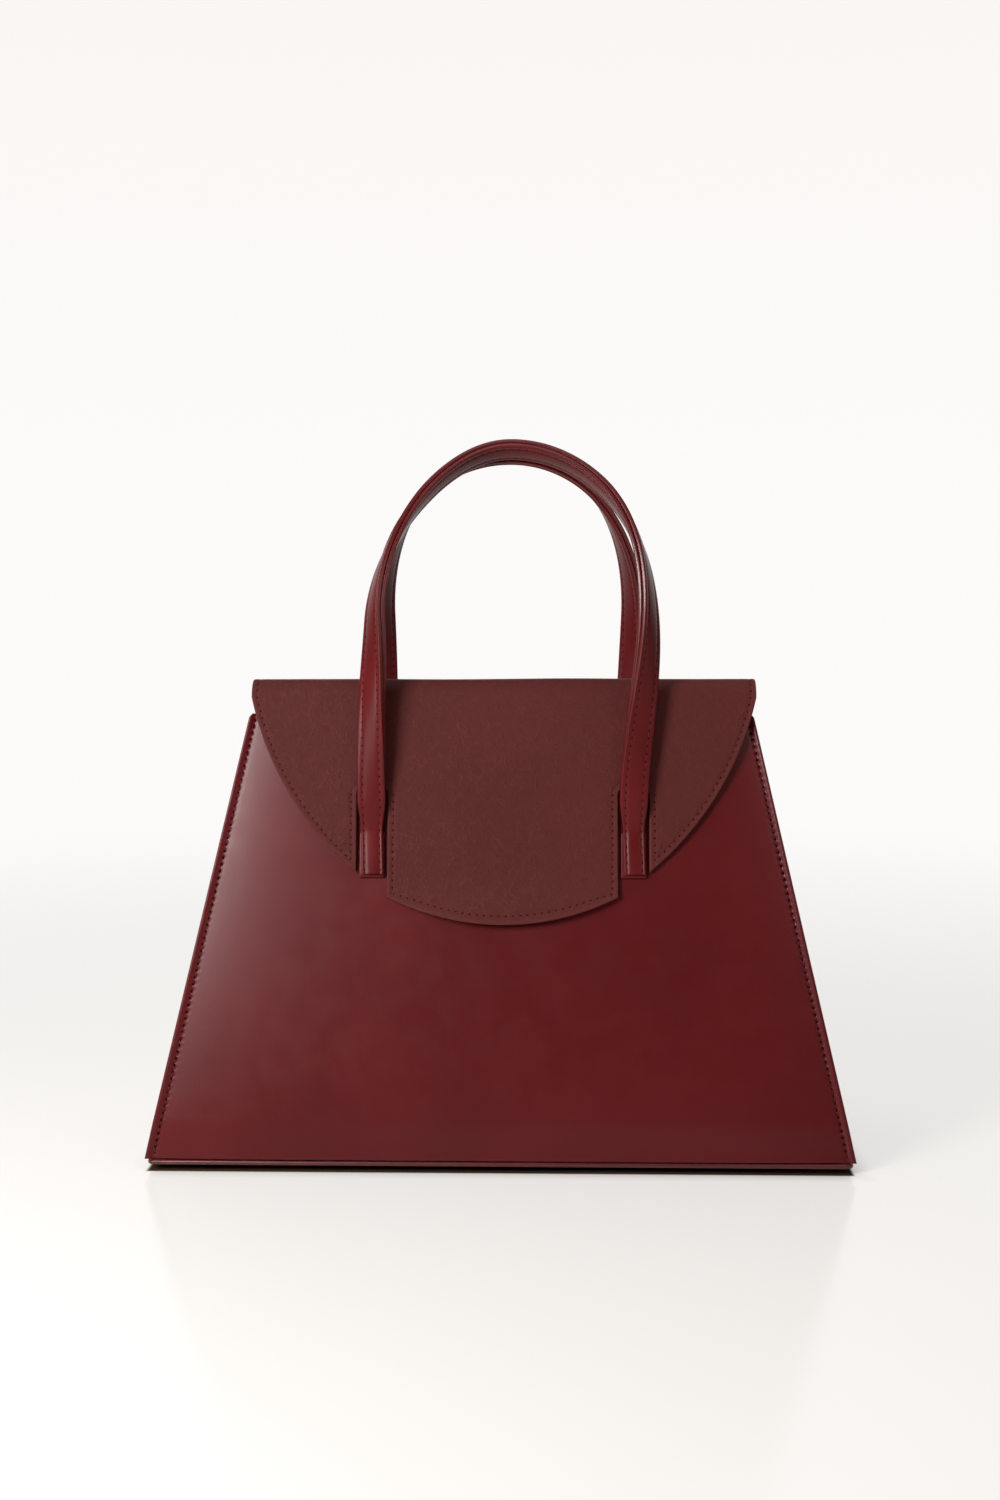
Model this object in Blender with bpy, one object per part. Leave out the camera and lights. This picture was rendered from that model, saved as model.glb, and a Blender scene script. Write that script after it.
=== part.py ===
# A structured top-handle bag with a fold-over flap, in metres, standing on the floor.
# The front faces -Y and +X is to the right of someone who looks at it.
import math

import bmesh
import bpy
from mathutils import Matrix, Vector

for old in list(bpy.data.objects):
    bpy.data.objects.remove(old, do_unlink=True)

# Body
base_width = 0.340          # across the side seams, at the bottom
top_width = 0.2465          # across the side seams, at the mouth
base_depth = 0.125          # over the two walls, at the bottom
mouth_depth = 0.048         # over the two walls, at the mouth
wall_height = 0.2133        # upright height of the walls
wall_leather = 0.0016
gusset_leather = 0.0014
seam_width = 0.0055         # outward seam allowance at the sides
corner_radius = 0.004
base_leather = 0.0022
board = 0.0012              # stiffener in each wall
base_board = 0.0024
lining_cloth = 0.0008
facing_depth = 0.028        # leather band inside the mouth
facing_leather = 0.0012

# Flap
flap_width = 0.2474
flap_rise = 0.0170          # top of the flap above the mouth
fold_radius = 0.009         # outer radius of both top folds
flap_leather = 0.0012
flap_backing = 0.0008
flap_stand = 0.0024         # from the front wall to the back of the flap
flap_drop = 0.1010          # tip of the tab below the mouth
anchor_depth = 0.028        # part of the flap that is sewn to the back wall
wing_drop = 0.0758          # tips of the wings below the mouth
wing_radius = 0.155
wing_start_drop = -0.0085   # where the side edge starts to curve in
tab_width = 0.1122
tab_corner_drop = 0.0877
slot_width = 0.0151
slot_top_drop = 0.0350      # closed end of a slot below the mouth
slot_corner = 0.0040
sewing_shift = 0.0012       # flap and straps sit a little to the right

# Straps
strap_width = 0.0136
strap_thickness = 0.0046
strap_layer = 0.0015        # sewn-down lower layer
end_layer = 0.0017          # sewn-down upper layer
end_width = 0.0104
end_drop = 0.0785           # lower edge of a sewn end, below the mouth
end_margin = 0.0020         # lower layer that shows below the upper one
crease_drop = 0.0573        # where a handle hinges, below the mouth
taper_length = 0.0155
handle_rise = 0.1865        # middle of the crown above the crease
back_crown_drop = 0.0022    # how much lower the back handle's crown lies
crown_gap = 0.0011          # between the two crowns
lean_power = 2.8            # how late a handle leans in over the mouth
twist_evenness = 0.6        # 1 turns a leg evenly all the way up

# Arches, each a half oval over two legs, its left and right halves bowed by their own powers
front_crown_shift = -0.0004
front_arch_height = 0.0848
front_left_half = 0.0623
front_right_half = 0.0716
front_left_power = 1.265
front_right_power = 0.872
front_drift_start = 0.0500  # a leg drifts sideways from this far above the crease
front_twist_start = 0.0105  # above the crease
front_twist_end = 0.1650
back_crown_shift = 0.0029
back_arch_height = 0.0801
back_left_half = 0.0664
back_right_half = 0.0629
back_left_power = 0.896
back_right_power = 0.874
back_drift_start = 0.0170
back_twist_start = 0.0040
back_twist_end = 0.1900

# Hardware
foot_height = 0.0030
foot_radius = 0.0060
foot_flat = 0.0040
foot_bevel_radius = 0.0054  # where a foot's lower edge is half turned
foot_bevel_height = 0.0008
foot_side_height = 0.0019
foot_inset_x = 0.022
foot_inset_y = 0.019
stem_radius = 0.0013
washer_radius = 0.0042
washer = 0.0008
snap_radius = 0.0070
snap_plate = 0.0009
stud_plate = 0.0006
stud_radius = 0.0016
stud_length = 0.0010
collar_radius = 0.0032
rivet_radius = 0.0012
stud_washer_radius = 0.0045
stud_washer = 0.0004
snap_drop = 0.0800          # middle of the snap below the mouth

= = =

- GIVEN PROBLEM -
Extract the complete listing verbatim.

- CORRECT OUTPUT -
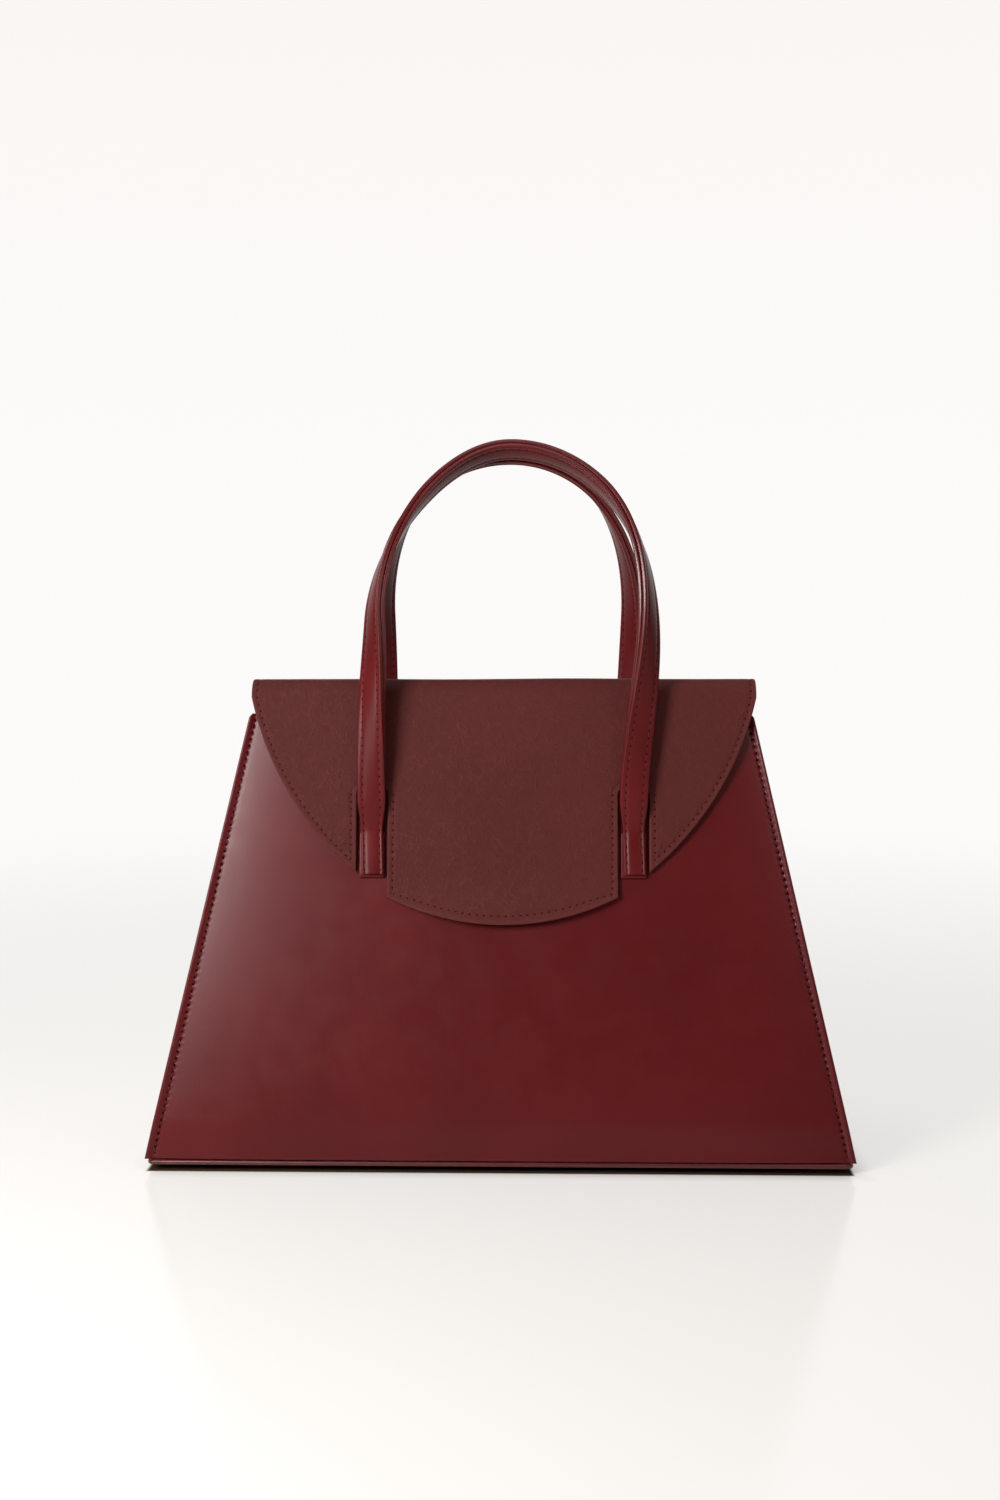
Model this object in Blender with bpy, one object per part. Leave out the camera and lights. This picture was rendered from that model, saved as model.glb, and a Blender scene script. Write that script after it.
=== part.py ===
# A structured top-handle bag with a fold-over flap, in metres, standing on the floor.
# The front faces -Y and +X is to the right of someone who looks at it.
import math

import bmesh
import bpy
from mathutils import Matrix, Vector

for old in list(bpy.data.objects):
    bpy.data.objects.remove(old, do_unlink=True)

# Body
base_width = 0.340          # across the side seams, at the bottom
top_width = 0.2465          # across the side seams, at the mouth
base_depth = 0.125          # over the two walls, at the bottom
mouth_depth = 0.048         # over the two walls, at the mouth
wall_height = 0.2133        # upright height of the walls
wall_leather = 0.0016
gusset_leather = 0.0014
seam_width = 0.0055         # outward seam allowance at the sides
corner_radius = 0.004
base_leather = 0.0022
board = 0.0012              # stiffener in each wall
base_board = 0.0024
lining_cloth = 0.0008
facing_depth = 0.028        # leather band inside the mouth
facing_leather = 0.0012

# Flap
flap_width = 0.2474
flap_rise = 0.0170          # top of the flap above the mouth
fold_radius = 0.009         # outer radius of both top folds
flap_leather = 0.0012
flap_backing = 0.0008
flap_stand = 0.0024         # from the front wall to the back of the flap
flap_drop = 0.1010          # tip of the tab below the mouth
anchor_depth = 0.028        # part of the flap that is sewn to the back wall
wing_drop = 0.0758          # tips of the wings below the mouth
wing_radius = 0.155
wing_start_drop = -0.0085   # where the side edge starts to curve in
tab_width = 0.1122
tab_corner_drop = 0.0877
slot_width = 0.0151
slot_top_drop = 0.0350      # closed end of a slot below the mouth
slot_corner = 0.0040
sewing_shift = 0.0012       # flap and straps sit a little to the right

# Straps
strap_width = 0.0136
strap_thickness = 0.0046
strap_layer = 0.0015        # sewn-down lower layer
end_layer = 0.0017          # sewn-down upper layer
end_width = 0.0104
end_drop = 0.0785           # lower edge of a sewn end, below the mouth
end_margin = 0.0020         # lower layer that shows below the upper one
crease_drop = 0.0573        # where a handle hinges, below the mouth
taper_length = 0.0155
handle_rise = 0.1865        # middle of the crown above the crease
back_crown_drop = 0.0022    # how much lower the back handle's crown lies
crown_gap = 0.0011          # between the two crowns
lean_power = 2.8            # how late a handle leans in over the mouth
twist_evenness = 0.6        # 1 turns a leg evenly all the way up

# Arches, each a half oval over two legs, its left and right halves bowed by their own powers
front_crown_shift = -0.0004
front_arch_height = 0.0848
front_left_half = 0.0623
front_right_half = 0.0716
front_left_power = 1.265
front_right_power = 0.872
front_drift_start = 0.0500  # a leg drifts sideways from this far above the crease
front_twist_start = 0.0105  # above the crease
front_twist_end = 0.1650
back_crown_shift = 0.0029
back_arch_height = 0.0801
back_left_half = 0.0664
back_right_half = 0.0629
back_left_power = 0.896
back_right_power = 0.874
back_drift_start = 0.0170
back_twist_start = 0.0040
back_twist_end = 0.1900

# Hardware
foot_height = 0.0030
foot_radius = 0.0060
foot_flat = 0.0040
foot_bevel_radius = 0.0054  # where a foot's lower edge is half turned
foot_bevel_height = 0.0008
foot_side_height = 0.0019
foot_inset_x = 0.022
foot_inset_y = 0.019
stem_radius = 0.0013
washer_radius = 0.0042
washer = 0.0008
snap_radius = 0.0070
snap_plate = 0.0009
stud_plate = 0.0006
stud_radius = 0.0016
stud_length = 0.0010
collar_radius = 0.0032
rivet_radius = 0.0012
stud_washer_radius = 0.0045
stud_washer = 0.0004
snap_drop = 0.0800          # middle of the snap below the mouth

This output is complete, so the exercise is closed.